==== Exercise data

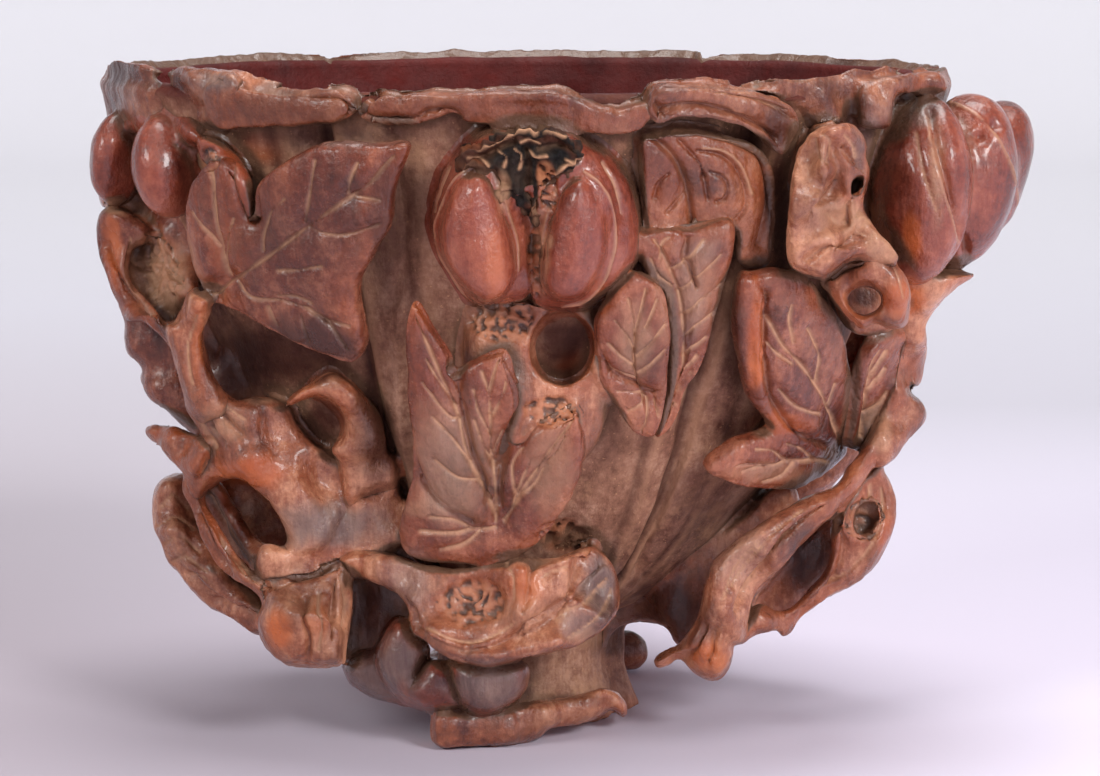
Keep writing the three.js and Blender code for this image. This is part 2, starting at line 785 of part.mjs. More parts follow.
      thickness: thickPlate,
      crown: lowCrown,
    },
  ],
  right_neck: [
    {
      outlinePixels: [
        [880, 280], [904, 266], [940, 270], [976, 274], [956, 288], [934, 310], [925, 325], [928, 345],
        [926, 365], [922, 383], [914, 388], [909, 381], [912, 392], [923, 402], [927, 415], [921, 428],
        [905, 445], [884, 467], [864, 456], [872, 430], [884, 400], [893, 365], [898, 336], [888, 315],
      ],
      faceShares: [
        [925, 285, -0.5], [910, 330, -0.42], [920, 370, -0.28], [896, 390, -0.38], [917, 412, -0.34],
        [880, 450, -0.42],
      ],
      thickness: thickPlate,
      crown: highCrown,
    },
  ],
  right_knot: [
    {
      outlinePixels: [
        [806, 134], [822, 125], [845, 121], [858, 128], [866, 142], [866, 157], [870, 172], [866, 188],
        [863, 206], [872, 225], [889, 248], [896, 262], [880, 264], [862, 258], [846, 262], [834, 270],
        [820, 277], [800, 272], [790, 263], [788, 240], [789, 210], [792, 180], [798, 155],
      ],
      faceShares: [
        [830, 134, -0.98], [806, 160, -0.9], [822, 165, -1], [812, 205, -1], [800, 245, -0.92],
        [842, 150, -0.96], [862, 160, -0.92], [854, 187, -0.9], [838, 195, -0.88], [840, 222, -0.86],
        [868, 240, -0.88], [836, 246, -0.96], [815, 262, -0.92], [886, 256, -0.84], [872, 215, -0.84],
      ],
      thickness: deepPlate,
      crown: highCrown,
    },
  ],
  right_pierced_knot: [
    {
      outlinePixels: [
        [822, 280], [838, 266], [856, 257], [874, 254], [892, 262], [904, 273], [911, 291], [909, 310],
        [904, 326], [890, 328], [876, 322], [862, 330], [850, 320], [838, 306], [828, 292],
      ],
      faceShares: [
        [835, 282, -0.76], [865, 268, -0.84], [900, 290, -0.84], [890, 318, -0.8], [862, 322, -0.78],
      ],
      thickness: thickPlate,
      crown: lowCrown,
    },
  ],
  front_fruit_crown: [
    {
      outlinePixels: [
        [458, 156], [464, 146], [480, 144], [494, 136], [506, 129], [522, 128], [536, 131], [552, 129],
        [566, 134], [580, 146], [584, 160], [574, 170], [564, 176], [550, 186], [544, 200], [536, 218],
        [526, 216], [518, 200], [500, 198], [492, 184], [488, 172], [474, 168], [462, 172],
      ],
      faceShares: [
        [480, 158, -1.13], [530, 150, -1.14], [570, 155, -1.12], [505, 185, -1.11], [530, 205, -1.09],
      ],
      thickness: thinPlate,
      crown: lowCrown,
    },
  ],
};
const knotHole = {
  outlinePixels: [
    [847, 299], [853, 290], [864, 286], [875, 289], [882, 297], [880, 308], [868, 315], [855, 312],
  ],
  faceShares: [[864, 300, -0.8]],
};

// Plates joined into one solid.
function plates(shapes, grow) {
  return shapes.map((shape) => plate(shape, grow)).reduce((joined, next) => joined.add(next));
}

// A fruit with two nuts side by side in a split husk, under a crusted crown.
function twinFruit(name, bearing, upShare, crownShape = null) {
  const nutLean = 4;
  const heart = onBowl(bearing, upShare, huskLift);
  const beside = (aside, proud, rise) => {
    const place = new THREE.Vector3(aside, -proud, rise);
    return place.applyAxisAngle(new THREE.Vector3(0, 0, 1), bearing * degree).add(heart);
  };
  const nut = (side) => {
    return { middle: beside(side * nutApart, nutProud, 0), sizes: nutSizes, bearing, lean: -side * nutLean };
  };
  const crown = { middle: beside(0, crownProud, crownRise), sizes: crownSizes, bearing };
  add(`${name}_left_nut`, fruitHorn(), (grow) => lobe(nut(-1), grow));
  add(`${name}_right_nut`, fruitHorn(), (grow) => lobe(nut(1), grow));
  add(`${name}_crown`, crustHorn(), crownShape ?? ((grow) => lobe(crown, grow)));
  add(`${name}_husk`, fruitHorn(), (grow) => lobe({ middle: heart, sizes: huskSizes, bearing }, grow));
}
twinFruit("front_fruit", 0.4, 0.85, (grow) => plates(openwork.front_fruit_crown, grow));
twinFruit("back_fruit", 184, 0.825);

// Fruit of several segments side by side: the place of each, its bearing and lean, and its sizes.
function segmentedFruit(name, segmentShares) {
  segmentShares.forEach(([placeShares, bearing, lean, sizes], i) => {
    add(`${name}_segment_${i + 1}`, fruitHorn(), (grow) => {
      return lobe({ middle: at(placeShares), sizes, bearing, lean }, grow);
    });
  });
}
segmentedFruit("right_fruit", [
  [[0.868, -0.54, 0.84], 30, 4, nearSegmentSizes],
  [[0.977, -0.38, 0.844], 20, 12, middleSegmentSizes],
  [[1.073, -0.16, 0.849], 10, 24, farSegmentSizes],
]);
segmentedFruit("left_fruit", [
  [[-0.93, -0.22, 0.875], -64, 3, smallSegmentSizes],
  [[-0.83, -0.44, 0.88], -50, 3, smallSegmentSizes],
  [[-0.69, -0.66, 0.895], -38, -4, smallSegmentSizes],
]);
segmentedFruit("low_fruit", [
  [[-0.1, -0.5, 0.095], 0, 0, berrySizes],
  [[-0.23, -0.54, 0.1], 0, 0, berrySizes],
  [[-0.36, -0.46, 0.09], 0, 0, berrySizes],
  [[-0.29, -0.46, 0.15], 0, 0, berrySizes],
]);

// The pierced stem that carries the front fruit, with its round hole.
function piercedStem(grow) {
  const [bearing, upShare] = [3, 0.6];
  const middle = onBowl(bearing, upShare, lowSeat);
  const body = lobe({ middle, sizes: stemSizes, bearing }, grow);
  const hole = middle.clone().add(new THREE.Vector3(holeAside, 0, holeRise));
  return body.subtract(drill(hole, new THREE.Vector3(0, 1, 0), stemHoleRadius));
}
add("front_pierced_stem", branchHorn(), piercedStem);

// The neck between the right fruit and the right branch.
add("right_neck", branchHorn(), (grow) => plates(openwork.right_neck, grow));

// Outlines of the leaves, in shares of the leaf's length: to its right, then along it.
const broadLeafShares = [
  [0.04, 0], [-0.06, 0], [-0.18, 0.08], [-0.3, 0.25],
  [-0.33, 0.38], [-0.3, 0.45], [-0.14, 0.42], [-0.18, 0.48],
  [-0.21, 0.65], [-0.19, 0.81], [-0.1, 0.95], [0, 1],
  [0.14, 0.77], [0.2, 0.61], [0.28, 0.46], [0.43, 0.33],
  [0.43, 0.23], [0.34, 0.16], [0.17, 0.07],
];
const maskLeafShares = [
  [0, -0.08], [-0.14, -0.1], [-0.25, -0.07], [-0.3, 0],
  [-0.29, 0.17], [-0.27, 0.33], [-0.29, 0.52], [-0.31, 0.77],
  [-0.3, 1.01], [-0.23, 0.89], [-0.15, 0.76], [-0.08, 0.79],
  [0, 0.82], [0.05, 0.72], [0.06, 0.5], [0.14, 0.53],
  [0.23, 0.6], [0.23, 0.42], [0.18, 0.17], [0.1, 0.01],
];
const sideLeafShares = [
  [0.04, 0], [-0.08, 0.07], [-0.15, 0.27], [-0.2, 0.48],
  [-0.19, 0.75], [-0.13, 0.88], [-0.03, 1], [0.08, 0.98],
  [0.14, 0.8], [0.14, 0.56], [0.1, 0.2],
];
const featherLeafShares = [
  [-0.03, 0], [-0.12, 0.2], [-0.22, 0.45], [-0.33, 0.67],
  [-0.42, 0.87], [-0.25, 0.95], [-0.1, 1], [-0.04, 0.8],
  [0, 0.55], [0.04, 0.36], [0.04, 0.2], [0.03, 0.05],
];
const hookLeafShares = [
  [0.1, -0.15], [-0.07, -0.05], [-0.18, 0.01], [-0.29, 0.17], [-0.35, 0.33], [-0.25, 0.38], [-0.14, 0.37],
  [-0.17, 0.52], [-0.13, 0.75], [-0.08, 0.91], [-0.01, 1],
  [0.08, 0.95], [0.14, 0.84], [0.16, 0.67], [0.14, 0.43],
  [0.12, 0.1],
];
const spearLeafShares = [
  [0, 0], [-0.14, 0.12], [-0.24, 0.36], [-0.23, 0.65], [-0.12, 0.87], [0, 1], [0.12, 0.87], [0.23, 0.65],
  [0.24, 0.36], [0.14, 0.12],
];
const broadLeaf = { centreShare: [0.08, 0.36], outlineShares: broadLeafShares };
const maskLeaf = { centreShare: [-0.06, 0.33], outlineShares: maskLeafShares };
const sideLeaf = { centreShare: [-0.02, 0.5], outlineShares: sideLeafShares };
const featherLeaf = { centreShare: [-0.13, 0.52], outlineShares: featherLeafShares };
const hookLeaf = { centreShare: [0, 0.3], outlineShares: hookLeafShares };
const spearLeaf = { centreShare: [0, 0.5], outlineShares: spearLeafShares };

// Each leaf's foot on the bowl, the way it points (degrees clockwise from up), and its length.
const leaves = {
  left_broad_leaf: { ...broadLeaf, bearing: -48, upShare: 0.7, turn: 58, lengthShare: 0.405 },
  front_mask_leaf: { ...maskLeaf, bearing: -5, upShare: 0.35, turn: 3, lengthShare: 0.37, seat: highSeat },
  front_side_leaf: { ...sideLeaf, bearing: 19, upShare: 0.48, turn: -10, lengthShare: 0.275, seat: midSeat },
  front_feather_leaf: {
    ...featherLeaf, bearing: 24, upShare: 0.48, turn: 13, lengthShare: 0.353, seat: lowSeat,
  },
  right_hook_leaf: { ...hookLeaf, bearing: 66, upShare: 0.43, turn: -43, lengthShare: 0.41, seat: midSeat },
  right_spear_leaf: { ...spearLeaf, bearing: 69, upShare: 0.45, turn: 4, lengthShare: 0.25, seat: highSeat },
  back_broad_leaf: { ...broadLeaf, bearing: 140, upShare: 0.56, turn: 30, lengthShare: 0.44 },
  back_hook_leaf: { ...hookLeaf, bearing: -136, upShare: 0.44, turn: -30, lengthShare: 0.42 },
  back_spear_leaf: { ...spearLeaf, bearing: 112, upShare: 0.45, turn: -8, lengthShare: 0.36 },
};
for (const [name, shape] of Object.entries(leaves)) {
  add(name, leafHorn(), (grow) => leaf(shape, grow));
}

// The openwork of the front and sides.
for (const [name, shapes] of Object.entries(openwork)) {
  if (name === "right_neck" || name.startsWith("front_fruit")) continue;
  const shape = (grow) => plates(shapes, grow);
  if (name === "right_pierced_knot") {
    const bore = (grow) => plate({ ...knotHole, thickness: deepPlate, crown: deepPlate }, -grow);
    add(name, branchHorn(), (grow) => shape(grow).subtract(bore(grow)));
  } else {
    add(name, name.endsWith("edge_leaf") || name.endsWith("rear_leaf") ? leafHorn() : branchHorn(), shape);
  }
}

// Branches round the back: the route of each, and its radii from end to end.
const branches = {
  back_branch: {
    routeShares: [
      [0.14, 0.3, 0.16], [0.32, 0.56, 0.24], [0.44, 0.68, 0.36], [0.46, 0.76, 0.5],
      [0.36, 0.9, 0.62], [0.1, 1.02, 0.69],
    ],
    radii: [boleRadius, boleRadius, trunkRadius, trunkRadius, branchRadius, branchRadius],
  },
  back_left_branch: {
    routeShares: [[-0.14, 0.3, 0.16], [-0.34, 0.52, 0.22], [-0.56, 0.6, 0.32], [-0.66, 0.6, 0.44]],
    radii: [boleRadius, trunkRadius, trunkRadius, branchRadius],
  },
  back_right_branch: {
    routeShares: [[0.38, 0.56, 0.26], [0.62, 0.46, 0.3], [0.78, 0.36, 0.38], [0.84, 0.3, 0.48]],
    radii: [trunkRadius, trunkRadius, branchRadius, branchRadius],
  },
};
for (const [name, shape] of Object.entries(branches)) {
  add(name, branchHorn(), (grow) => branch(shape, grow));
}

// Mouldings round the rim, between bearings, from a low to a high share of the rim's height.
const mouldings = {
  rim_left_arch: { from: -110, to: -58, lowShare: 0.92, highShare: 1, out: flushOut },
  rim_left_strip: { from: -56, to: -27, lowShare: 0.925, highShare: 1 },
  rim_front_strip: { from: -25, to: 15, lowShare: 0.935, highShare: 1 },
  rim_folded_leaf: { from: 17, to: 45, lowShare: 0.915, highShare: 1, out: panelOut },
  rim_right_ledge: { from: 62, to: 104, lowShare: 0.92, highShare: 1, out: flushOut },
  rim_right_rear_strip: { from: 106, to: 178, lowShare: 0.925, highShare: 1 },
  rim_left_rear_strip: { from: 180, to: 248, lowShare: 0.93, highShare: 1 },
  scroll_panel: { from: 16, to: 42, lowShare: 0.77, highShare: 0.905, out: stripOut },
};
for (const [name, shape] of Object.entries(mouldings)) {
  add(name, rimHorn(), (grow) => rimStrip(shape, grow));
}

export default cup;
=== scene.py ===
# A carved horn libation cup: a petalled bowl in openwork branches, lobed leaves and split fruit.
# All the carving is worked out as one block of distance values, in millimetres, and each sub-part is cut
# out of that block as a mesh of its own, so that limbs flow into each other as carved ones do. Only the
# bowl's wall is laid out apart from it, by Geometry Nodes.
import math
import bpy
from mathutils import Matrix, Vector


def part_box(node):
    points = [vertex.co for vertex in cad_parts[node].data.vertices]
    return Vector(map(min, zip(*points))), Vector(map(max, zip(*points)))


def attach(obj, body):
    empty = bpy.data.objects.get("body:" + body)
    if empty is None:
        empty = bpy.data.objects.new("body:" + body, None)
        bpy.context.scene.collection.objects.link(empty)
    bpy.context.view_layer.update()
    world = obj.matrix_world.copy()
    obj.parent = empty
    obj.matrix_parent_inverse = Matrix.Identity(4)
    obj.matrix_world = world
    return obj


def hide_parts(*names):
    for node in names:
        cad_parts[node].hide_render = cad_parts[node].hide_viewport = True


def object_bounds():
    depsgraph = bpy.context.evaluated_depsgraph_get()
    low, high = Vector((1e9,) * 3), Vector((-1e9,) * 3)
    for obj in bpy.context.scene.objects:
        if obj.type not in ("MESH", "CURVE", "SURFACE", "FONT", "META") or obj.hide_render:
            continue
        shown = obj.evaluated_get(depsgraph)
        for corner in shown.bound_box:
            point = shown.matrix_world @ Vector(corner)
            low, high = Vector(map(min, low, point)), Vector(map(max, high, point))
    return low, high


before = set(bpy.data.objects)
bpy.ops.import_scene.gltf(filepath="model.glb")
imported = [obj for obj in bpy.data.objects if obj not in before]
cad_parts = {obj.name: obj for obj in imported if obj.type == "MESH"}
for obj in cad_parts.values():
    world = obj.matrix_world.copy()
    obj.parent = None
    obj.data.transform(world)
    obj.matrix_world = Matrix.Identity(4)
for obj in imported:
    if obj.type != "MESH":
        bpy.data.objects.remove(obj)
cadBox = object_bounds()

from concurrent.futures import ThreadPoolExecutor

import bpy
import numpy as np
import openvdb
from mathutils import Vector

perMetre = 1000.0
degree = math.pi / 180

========
==== Exercise data

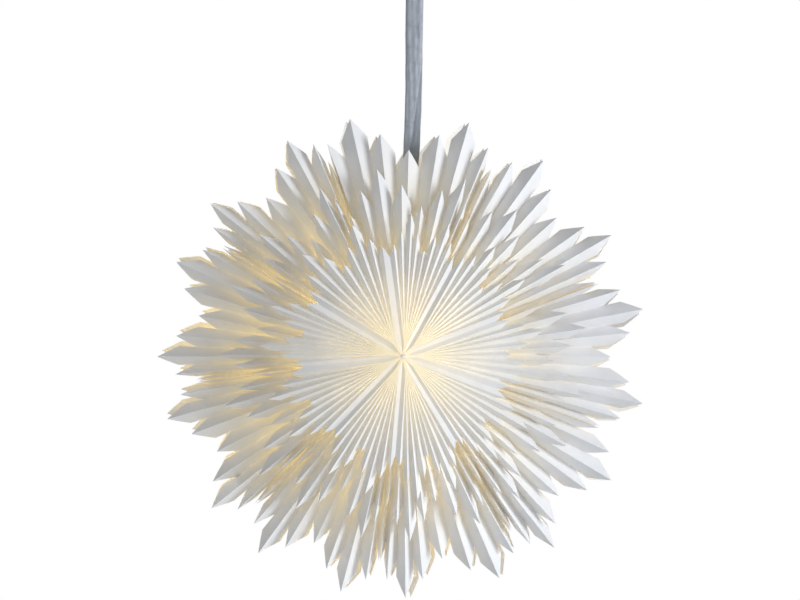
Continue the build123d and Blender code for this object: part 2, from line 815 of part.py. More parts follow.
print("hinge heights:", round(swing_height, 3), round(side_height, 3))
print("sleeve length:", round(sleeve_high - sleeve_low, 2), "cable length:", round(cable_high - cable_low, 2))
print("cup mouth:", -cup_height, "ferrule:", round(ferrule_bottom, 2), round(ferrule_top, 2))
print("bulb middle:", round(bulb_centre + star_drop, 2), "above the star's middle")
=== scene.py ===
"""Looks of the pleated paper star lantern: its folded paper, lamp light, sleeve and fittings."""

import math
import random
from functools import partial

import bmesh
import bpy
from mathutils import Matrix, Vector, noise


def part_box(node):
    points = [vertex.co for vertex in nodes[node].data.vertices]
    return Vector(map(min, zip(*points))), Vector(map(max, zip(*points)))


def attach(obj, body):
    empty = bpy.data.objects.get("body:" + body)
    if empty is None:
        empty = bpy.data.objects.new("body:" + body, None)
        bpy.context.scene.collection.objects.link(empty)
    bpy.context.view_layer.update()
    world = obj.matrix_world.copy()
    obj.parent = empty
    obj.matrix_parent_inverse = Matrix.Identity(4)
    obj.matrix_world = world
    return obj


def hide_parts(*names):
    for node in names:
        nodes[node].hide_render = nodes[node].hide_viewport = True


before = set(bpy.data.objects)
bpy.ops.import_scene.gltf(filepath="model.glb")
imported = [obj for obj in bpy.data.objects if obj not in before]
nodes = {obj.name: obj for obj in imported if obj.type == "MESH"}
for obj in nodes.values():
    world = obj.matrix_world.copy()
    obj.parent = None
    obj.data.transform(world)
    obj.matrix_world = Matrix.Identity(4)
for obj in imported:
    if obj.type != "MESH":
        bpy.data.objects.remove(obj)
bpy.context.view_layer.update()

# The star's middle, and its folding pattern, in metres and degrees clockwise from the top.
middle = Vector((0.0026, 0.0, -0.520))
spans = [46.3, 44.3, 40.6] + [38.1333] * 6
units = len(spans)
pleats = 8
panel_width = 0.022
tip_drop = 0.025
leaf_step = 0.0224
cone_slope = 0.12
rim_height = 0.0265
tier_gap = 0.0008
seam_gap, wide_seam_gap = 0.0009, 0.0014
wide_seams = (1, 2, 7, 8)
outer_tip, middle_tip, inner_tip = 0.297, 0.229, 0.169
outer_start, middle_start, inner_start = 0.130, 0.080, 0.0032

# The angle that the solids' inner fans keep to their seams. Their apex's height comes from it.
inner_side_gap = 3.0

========

* Task
Retype, in the same exact form, the lines of the material above from the line holding "the rim's height." through the line holding "points = [vertex.co for vertex in cad_parts[node].data.vertices]".

* Answer for this exercise
// Mouldings round the rim, between bearings, from a low to a high share of the rim's height.
const mouldings = {
  rim_left_arch: { from: -110, to: -58, lowShare: 0.92, highShare: 1, out: flushOut },
  rim_left_strip: { from: -56, to: -27, lowShare: 0.925, highShare: 1 },
  rim_front_strip: { from: -25, to: 15, lowShare: 0.935, highShare: 1 },
  rim_folded_leaf: { from: 17, to: 45, lowShare: 0.915, highShare: 1, out: panelOut },
  rim_right_ledge: { from: 62, to: 104, lowShare: 0.92, highShare: 1, out: flushOut },
  rim_right_rear_strip: { from: 106, to: 178, lowShare: 0.925, highShare: 1 },
  rim_left_rear_strip: { from: 180, to: 248, lowShare: 0.93, highShare: 1 },
  scroll_panel: { from: 16, to: 42, lowShare: 0.77, highShare: 0.905, out: stripOut },
};
for (const [name, shape] of Object.entries(mouldings)) {
  add(name, rimHorn(), (grow) => rimStrip(shape, grow));
}

export default cup;
=== scene.py ===
# A carved horn libation cup: a petalled bowl in openwork branches, lobed leaves and split fruit.
# All the carving is worked out as one block of distance values, in millimetres, and each sub-part is cut
# out of that block as a mesh of its own, so that limbs flow into each other as carved ones do. Only the
# bowl's wall is laid out apart from it, by Geometry Nodes.
import math
import bpy
from mathutils import Matrix, Vector


def part_box(node):
    points = [vertex.co for vertex in cad_parts[node].data.vertices]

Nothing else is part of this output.